Project manager Tim Vought said Gamesa has considered the site. A meteorological tower placed nearby measured wind both on the mountaintop and within a radius of a couple of miles.

The wind on the mining site is not strong enough to produce enough power to recover construction costs, Vought said, though he could not name specific measurements.

“It would be a significant loss in energy production,” he said.

Building the heavy turbines on the old strip mine would cost more, Vought added. A foundation would have to reach the pit of the old mine, he said.

“According to the analysis we have done, all I can tell you is it would be a significant drop in productivity,” he said.

But he emphasized that Gamesa’s researchers have found the mountaintop site to be optimal for the company’s plans.
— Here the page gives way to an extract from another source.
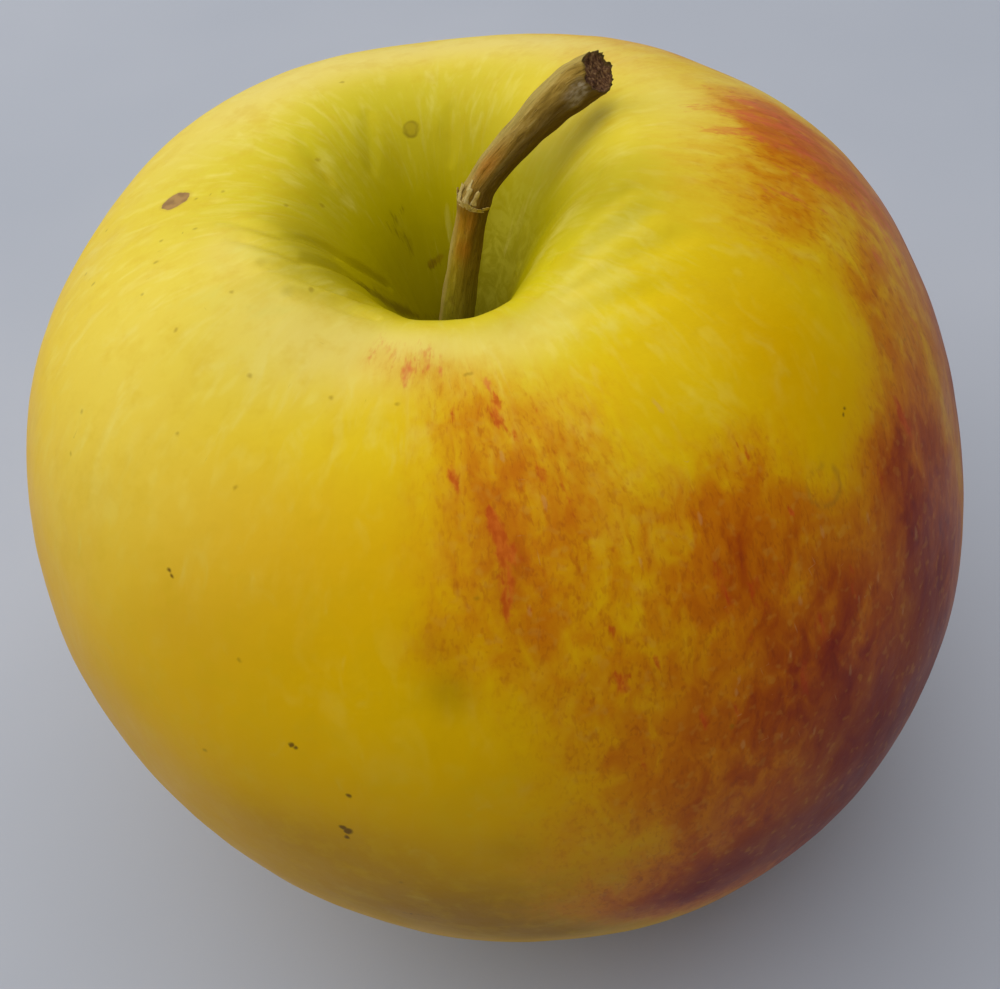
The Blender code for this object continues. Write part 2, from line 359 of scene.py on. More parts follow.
# What the skin shows. Each patch: pixel, half its width round the body, half along it, amount
skinPaint = {
    "blush": (
        (500, 450, 4.8, 8, 0.17), (470, 405, 3.6, 3, 0.16), (398, 364, 3.8, 2.2, 0.2),
        (506, 560, 2.8, 6.5, 0.26), (560, 490, 5, 7, 0.18), (600, 470, 4.5, 5, 0.1), (570, 640, 7, 8, 0.17),
        (620, 700, 6, 7, 0.2), (440, 650, 3, 2.4, 0.16), (680, 780, 5, 6, 0.3), (560, 850, 6, 5, 0.24),
        (740, 495, 4.6, 6, 0.16), (722, 585, 4.4, 7.5, 0.4), (790, 580, 6, 8, 0.48), (780, 700, 8, 8, 0.6),
        (860, 640, 6.5, 9, 0.66), (740, 820, 7, 6.5, 0.6), (900, 480, 4.5, 9, 0.56), (938, 560, 5, 14, 0.72),
        (880, 740, 8, 8, 0.85), (820, 830, 8, 7, 0.86), (700, 890, 7, 6, 0.78), (905, 330, 3.6, 7, 0.28),
        (770, 118, 5.6, 4, 0.5), (835, 165, 5, 5, 0.48), (785, 205, 6, 3.4, 0.3), (590, 58, 5, 1.6, 0.1),
        (860, 260, 5, 4.6, 0.18), (600, 900, 7, 4, 0.34), (590, 770, 6, 6, 0.18), (945, 470, 3, 14, 0.46),
        (940, 640, 4, 10, 0.6), (690, 155, 6, 5, 0.15), (740, 205, 6, 4, 0.12), (440, 500, 4, 9, 0.15),
        (470, 625, 5, 7, 0.14), (600, 560, 4, 7, 0.14), (690, 85, 7, 3, 0.08), (770, 425, 6, 4, 0.12),
        (600, 385, 4, 4, 0.12), (640, 350, 4, 3, 0.1),
    ),
    "hiddenBlush": (                    # turn, way from the pit, then as above
        (4, 62, 15, 17, 0.92), (-12, 82, 17, 16, 0.95), (-48, 92, 14, 13, 0.85), (42, 54, 11, 18, 0.72),
        (30, 80, 14, 14, 0.75), (66, 45, 8, 10, 0.42), (72, 72, 9, 17, 0.5), (-80, 100, 9, 9, 0.35),
        (100, 62, 6, 14, 0.28), (128, 80, 6, 12, 0.18), (-150, 96, 7, 10, 0.14), (10, 104, 12, 9, 0.55),
    ),
    "gaps": (                           # places that stay yellow between the red ones
        (815, 345, 4.5, 6.5, 0.75), (835, 425, 3.4, 3.4, 0.44), (650, 410, 2.6, 5, 0.25),
        (690, 300, 6, 5, 0.6), (480, 340, 5, 1.4, 0.5), (745, 640, 2.5, 3.5, 0.3), (795, 590, 2, 4, 0.3),
    ),
    "deep": (
        (925, 600, 4.5, 10, 0.6), (850, 740, 6, 7, 0.6), (820, 700, 6, 6, 0.25), (800, 830, 6, 4, 0.8),
        (725, 872, 5, 3, 0.8), (948, 480, 2.5, 12, 0.2), (760, 850, 7, 5, 0.7), (890, 730, 8, 8, 0.75),
        (630, 915, 5, 3, 0.5), (915, 650, 5, 8, 0.45),
    ),
    "hiddenDeep": (
        (5, 66, 14, 17, 0.75), (-32, 86, 15, 12, 0.85), (30, 72, 9, 13, 0.4),
    ),
    "warm": (
        (310, 565, 14, 9, 0.6), (200, 640, 8, 6, 0.3), (400, 400, 6, 3, 0.25), (600, 330, 6, 5, 0.2),
        (740, 320, 7, 8, 0.45), (820, 400, 6, 7, 0.6), (655, 420, 3.5, 5, 0.45), (450, 560, 6, 8, 0.3),
    ),
    "bruise": (
        (453, 695, 1.5, 1.8, 0.7), (437, 646, 1.8, 1.2, 0.25), (510, 850, 2.2, 1.8, 0.35),
        (505, 590, 1.6, 4, 0.2),
    ),
    "green": (
        (400, 190, 12, 8, 0.5), (600, 230, 7, 6, 0.3), (540, 280, 5, 4, 0.7), (280, 190, 8, 7, 0.45),
        (360, 110, 10, 5, 0.5), (560, 345, 7, 3, 0.3), (350, 320, 7, 2.5, 0.35), (200, 160, 8, 6, 0.3),
        (640, 400, 4, 6, 0.15), (500, 250, 4, 5, 0.6),
    ),
    # Painted shade: olive patches darkening the cavity's far wall, the folds at the near rim and the skin in
    # the stalk's soft shadow
    "paintedShade": (
        (335, 190, 8, 5, 0.34), (400, 130, 8, 4.5, 0.24), (465, 125, 6, 4.5, 0.24), (300, 235, 6, 3.2, 0.45),
        (590, 190, 3, 6, 0.5), (340, 275, 5, 2.4, 0.45), (310, 268, 5, 2.4, 0.2), (440, 125, 3, 3, 0.1),
        (420, 85, 8, 2.6, 0.15), (515, 320, 4, 2, 0.25),
    ),
    # Painted highlights and sheen: paler skin on the far crest, the left shoulder, the near rim and the
    # cavity walls beside the stalk
    "pale": (
        (420, 50, 14, 3.4, 0.75), (540, 42, 9, 3, 0.8), (300, 78, 9, 4, 0.6), (200, 130, 9, 5, 0.4),
        (600, 60, 8, 3, 0.5), (140, 440, 12, 11, 0.24), (110, 330, 9, 8, 0.2), (398, 346, 6, 2.2, 0.75),
        (225, 250, 3.4, 2, 0.45), (520, 350, 5, 2, 0.3), (60, 520, 7, 9, 0.12), (300, 325, 6, 2.6, 0.4),
        (255, 345, 6, 3, 0.35), (340, 360, 7, 2.4, 0.45), (690, 105, 6, 4, 0.4), (540, 160, 3, 3, 0.3),
        (530, 325, 6, 2, 0.4),
    ),
    "worn": (                           # rough grey-green skin beside the stalk
        (494, 262, 2.4, 6, 0.8), (522, 252, 2.6, 4, 0.55), (484, 305, 2.5, 2.5, 0.4),
        (526, 182, 3.2, 4, 0.55),
    ),
    # Painted shade: brown that darkens the bottom of the apple
    "bottomShade": (
        (470, 916, 14, 6.5, 0.8), (640, 900, 10, 6, 0.75), (330, 850, 9, 4.5, 0.4), (590, 928, 9, 3, 0.6),
    ),
}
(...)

“We have done extensive surveys on water and land use there,” Vought said.

“They are compatible. We will actually be able to improve the quality of the water.”

Yet building turbines on old mine sites is ideal but not always feasible, Hanger said.

“We think that is a great place to have a wind farm, but they need to be located where the wind is good,” he said.

As to a lack of state or federal siting guidelines, Hanger said those regulations should be enacted at a municipal level.

“Townships have a right to zone,” he said.

About half the state’s municipalities have such ordinances, he said.

In Somerset County, the county passed the first ordinance in the state that deals with wind-energy development.

Opponents have said the measure is not stringent enough. Shade Township supervisors also passed a township ordinance, but the Shaffer Mountain project would not have to follow it because plans were in place before supervisors voted.